PROVIDED MATERIAL:
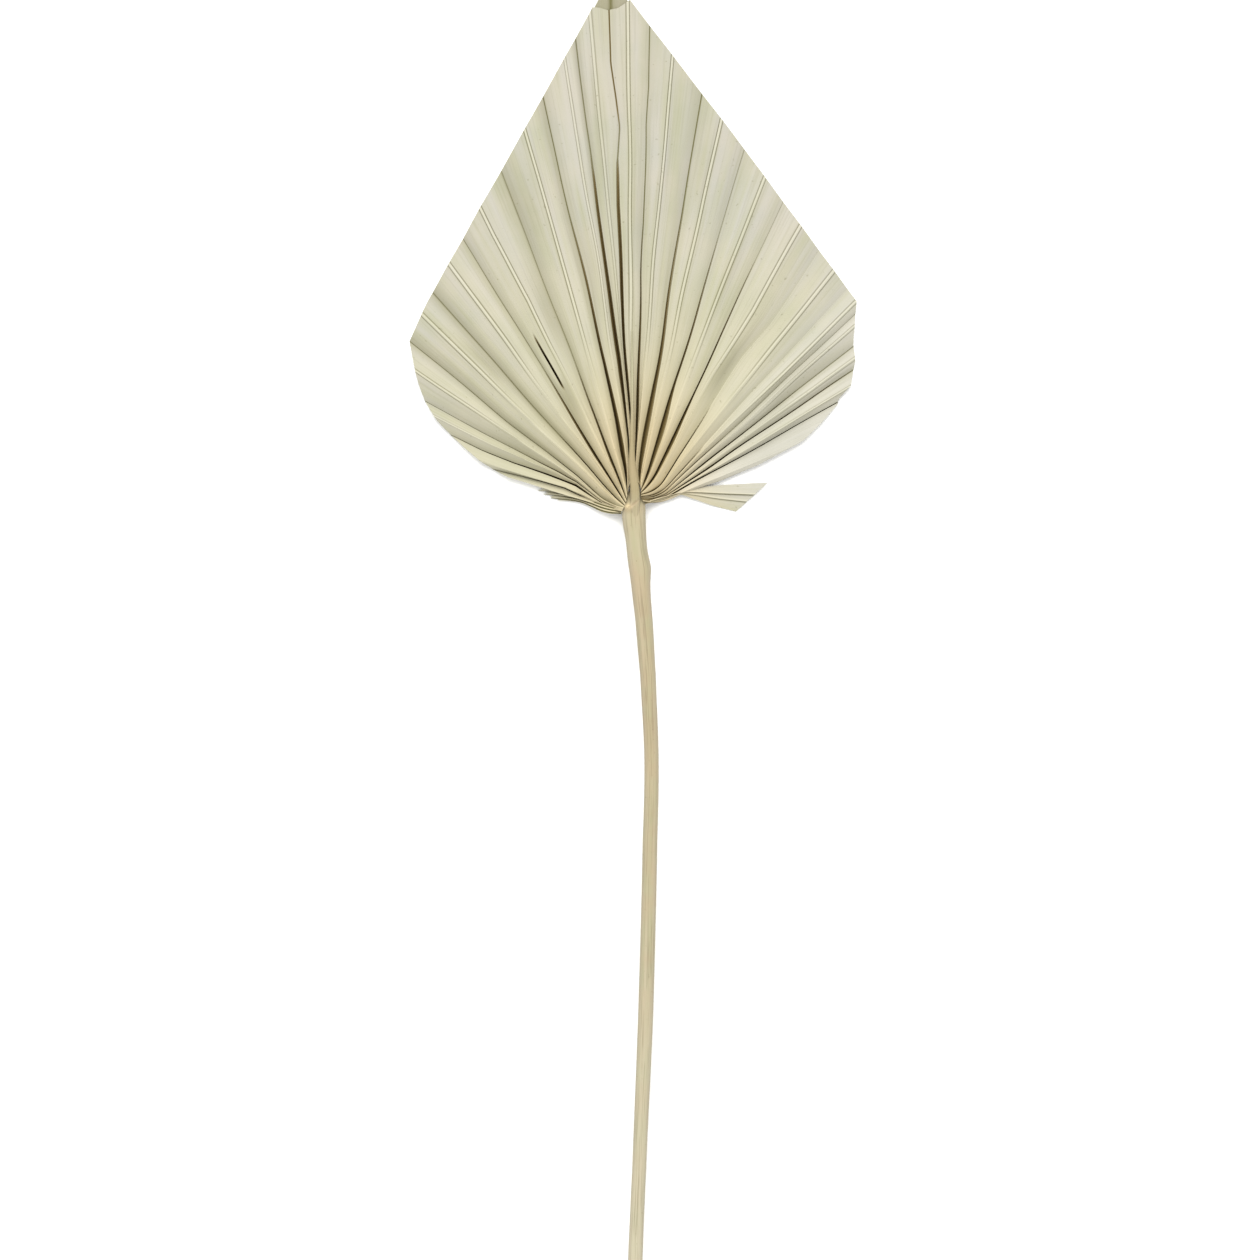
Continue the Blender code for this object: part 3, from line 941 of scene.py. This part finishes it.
def loftStem(bm, layers, stations, bands):
    # one closed tube through the stations, which returns the face at its first end
    rings = []
    knobX, knobY, knobSpread, knobHeight = stemShape["knob"]
    swellY, swellLength, swellHeight = stemShape["swelling"]
    squareSide, squareUp = stemShape["squareness"]
    isStalk = stations is stemShape["stations"]
    for number, y in enumerate(rowsOf(bands)):
        x, width, low, high = stationAt(stations, y)
        ring = bmesh.ops.create_circle(bm, segments=stemShape["sides"], radius=1.0)["verts"]
        for vert in ring:
            angle = math.atan2(vert.co.y, vert.co.x)
            side, up = math.cos(angle), math.sin(angle)
            side = math.copysign(abs(side) ** squareSide, side)
            up = math.copysign(abs(up) ** squareUp, up)
            if up > 0:
                up *= 0.8 - 0.05 * math.cos(angle * 2)      # the upper face is flatter
            ridges = 0.012 * math.sin(angle * 17 + y * 0.01) + 0.03 * wander(angle * 4, y * 0.02)
            side, up = side * (1 + ridges), up * (1 + ridges)
            place = Vector((x + side * width / 2, y, low + (up + 1) * (high - low) / 1.8))
            knot = 0.0
            if up > 0:
                reach = ((place.x - knobX) ** 2 + (y - knobY) ** 2) / knobSpread ** 2
                place.z += knobHeight * math.exp(-reach)
                vert[layers["knob"]] = math.exp(-reach)
                seam = math.exp(-((seamOffset(place.x, y) / 0.5) ** 2))
                place.z -= stemShape["seamDepth"] * seam * clamp(1.5 - abs(place.x) / 2.4)
            if side > 0.3 and isStalk:
                place.x += swellHeight * math.exp(-(((y - swellY) / swellLength) ** 2)) * side
            if number == 0 and isStalk:
                place.y += stemShape["cutSlant"] * (1 - side) * width / 2
            if up > 0:
                knot = math.exp(-((seamOffset(place.x, y) / 0.9) ** 2))
            vert.co = place
            vert[layers["across"]] = angle * 6.0
            vert[layers["along"]] = y
            # painted shade: greyer and darker on the flanks and the underside
            vert[layers["flankShade"]] = clamp(abs(side) * 1.6 - 0.75) if up > -0.2 else 0.6
            vert[layers["knot"]] = knot * clamp(1.5 - abs(place.x) / 2.4)
        rings.append(ring)
    for ring, following in zip(rings, rings[1:]):
        bmesh.ops.bridge_loops(bm, edges=ringEdges(ring) + ringEdges(following))
    bmesh.ops.contextual_create(bm, geom=ringEdges(rings[-1]))
    return bmesh.ops.contextual_create(bm, geom=ringEdges(rings[0]))["faces"]


def makeStem(finish, pith):
    bm = bmesh.new()
    names = ("across", "along", "flankShade", "knot", "knob")
    layers = {k: bm.verts.layers.float.new(k) for k in names}
    cut = loftStem(bm, layers, stemShape["stations"], stemShape["bands"])
    loftStem(bm, layers, stemShape["costa"], stemShape["costaBands"])
    rimWidth, rimDepth = stemShape["cutRim"]
    bmesh.ops.inset_region(bm, faces=cut, thickness=rimWidth, depth=rimDepth)
    for face in cut:
        face.material_index = 1
    finishPiece("stem_stalk", bm, [finish, pith], ["stem"], 50.0)


def stalkFinish(name, look):
    material, shader, make = startMaterial(name)
    run = sums(make)
    along, flankShade, knot, knob = fromMesh(make, ("along", "flankShade", "knot", "knob"))
    veins, dry = veinsAndBlotches(make, look)

    colour = blendColour(make, veins["Streak"], tint(look["olive"]), tint(look["straw"]))
    colour = layOver(make, colour, dry["Blotch"], look["rosyShare"], look["rosy"])
    lower = spread(make, along, *look["paleReach"])
    colour = layOver(make, colour, lower, look["paleShare"], look["paleEnd"])
    colour = layOver(make, colour, veins["Vein"], look["veinShade"], look["fibreDark"])
    # painted shade on the stem's flanks and underside
    colour = layOver(make, colour, flankShade, look["flankShadeShare"], look["flankShadeGrey"])
    head = run("MULTIPLY", spread(make, along, *look["headReach"]), look["headShare"])
    head = run("MULTIPLY", head, spread(make, along, *look["headFade"]))
    colour = blendColour(make, head, colour, tint(look["headTan"]))
    costa = spread(make, along, *look["costaReach"])
    colour = layOver(make, colour, costa, look["costaShare"], look["costaPale"])
    colour = layOver(make, colour, knot, look["seamShare"], look["rosy"])
    colour = layOver(make, colour, knob, look["knobShare"], look["knobCream"])
    colour = layOver(make, colour, dry["Speck"], look["speckShade"], look["fibreDark"])
    finishSurface(make, shader, colour, veins, dry, look)
    return material


def pithFinish(name, look):
    material, shader, make = startMaterial(name)
    dots = make("ShaderNodeTexVoronoi", {
        "Vector": make("ShaderNodeTexCoord").outputs["Object"], "Scale": look["pithDots"],
    }).outputs["Distance"]
    dot = spread(make, dots, 0.35, 0.15)
    colour = blendColour(make, dot, tint(look["pith"]), tint(look["pithDot"]))
    strength, depth = look["pithBump"]
    bump = make("ShaderNodeBump", {"Strength": strength, "Distance": depth, "Height": dots})
    links = shader.id_data.links
    links.new(colour, shader.inputs["Base Color"])
    links.new(bump.outputs["Normal"], shader.inputs["Normal"])
    shader.inputs["Roughness"].default_value = 0.85
    return material


bladePaper = paperFinish("leaf_blade_finish", bladeFinish)
makeBlade(bladePaper)
print("blade made")
makeStrip("torn_leaf_strip", tornStrip, bladePaper, ["torn_segment"])
makeStrip("frayed_leaf_strip", frayedStrip, bladePaper, ["frayed_segment"])
makeTipLayer(bladePaper)
print("strips made")
makeStem(stalkFinish("stem_stalk_finish", stemFinish), pithFinish("stem_cut_finish", stemFinish))
print("stem made")


studio = {
    "floorSize": 4.0,           # in metres, as the lamp's place and size are
    "floor": "fafaf8",
    "floorRoughness": 0.9,
    "floorSpecular": 0.1,
    "frameWidth": 504.0,        # width of the view at the leaf, in millimetres
    "viewCentre": (-1.2, -52.0),
    "leafHeight": 7.0,
    "lens": 110.0,
    "sensor": 36.0,
    "keyPlace": (-0.1, 1.15, 1.5),
    "keyAim": (0.0, 60.0, 0.0),     # on the leaf's plan
    "keySize": 1.5,
    "keyPower": 37.0,
    "skyColour": (1.0, 1.0, 1.0, 1.0),
    "sky": 1.15,
}


def makeStudio():
    bm = bmesh.new()
    bmesh.ops.create_grid(bm, x_segments=1, y_segments=1, size=studio["floorSize"] / 2)
    mesh = bpy.data.meshes.new("floor")
    bm.to_mesh(mesh)
    bm.free()
    floor = bpy.data.objects.new("floor", mesh)
    bpy.context.scene.collection.objects.link(floor)
    material, shader, _ = startMaterial("floor_finish")
    shader.inputs["Base Color"].default_value = tint(studio["floor"])
    shader.inputs["Roughness"].default_value = studio["floorRoughness"]
    shader.inputs["Specular IOR Level"].default_value = studio["floorSpecular"]
    mesh.materials.append(material)

    world = bpy.data.worlds.new("soft_sky")
    world.use_nodes = True
    sky = world.node_tree.nodes["Background"]
    sky.inputs["Color"].default_value = studio["skyColour"]
    sky.inputs["Strength"].default_value = studio["sky"]
    bpy.context.scene.world = world

    lamp = bpy.data.lights.new("key_panel", "AREA")
    lamp.shape = "SQUARE"
    lamp.size = studio["keySize"]
    lamp.energy = studio["keyPower"]
    key = bpy.data.objects.new("key_panel", lamp)
    key.location = studio["keyPlace"]
    aim = placing @ Vector(studio["keyAim"]) - key.location
    key.rotation_euler = aim.to_track_quat("-Z", "Y").to_euler()
    bpy.context.scene.collection.objects.link(key)


def makeCamera():
    data = bpy.data.cameras.new("camera")
    data.lens = studio["lens"]
    data.sensor_width = studio["sensor"]
    camera = bpy.data.objects.new("camera", data)
    distance = studio["frameWidth"] * studio["lens"] / data.sensor_width
    x, y = studio["viewCentre"]
    camera.location = placing @ Vector((x, y, studio["leafHeight"] + distance))
    bpy.context.scene.collection.objects.link(camera)
    bpy.context.scene.camera = camera


makeStudio()
makeCamera()
bpy.context.scene.view_settings.view_transform = "Standard"
print("studio ready")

TASK:
Work out the number of lines in this listing that include the word "scene". Reply with that number only.

FULL RESPONSE:
7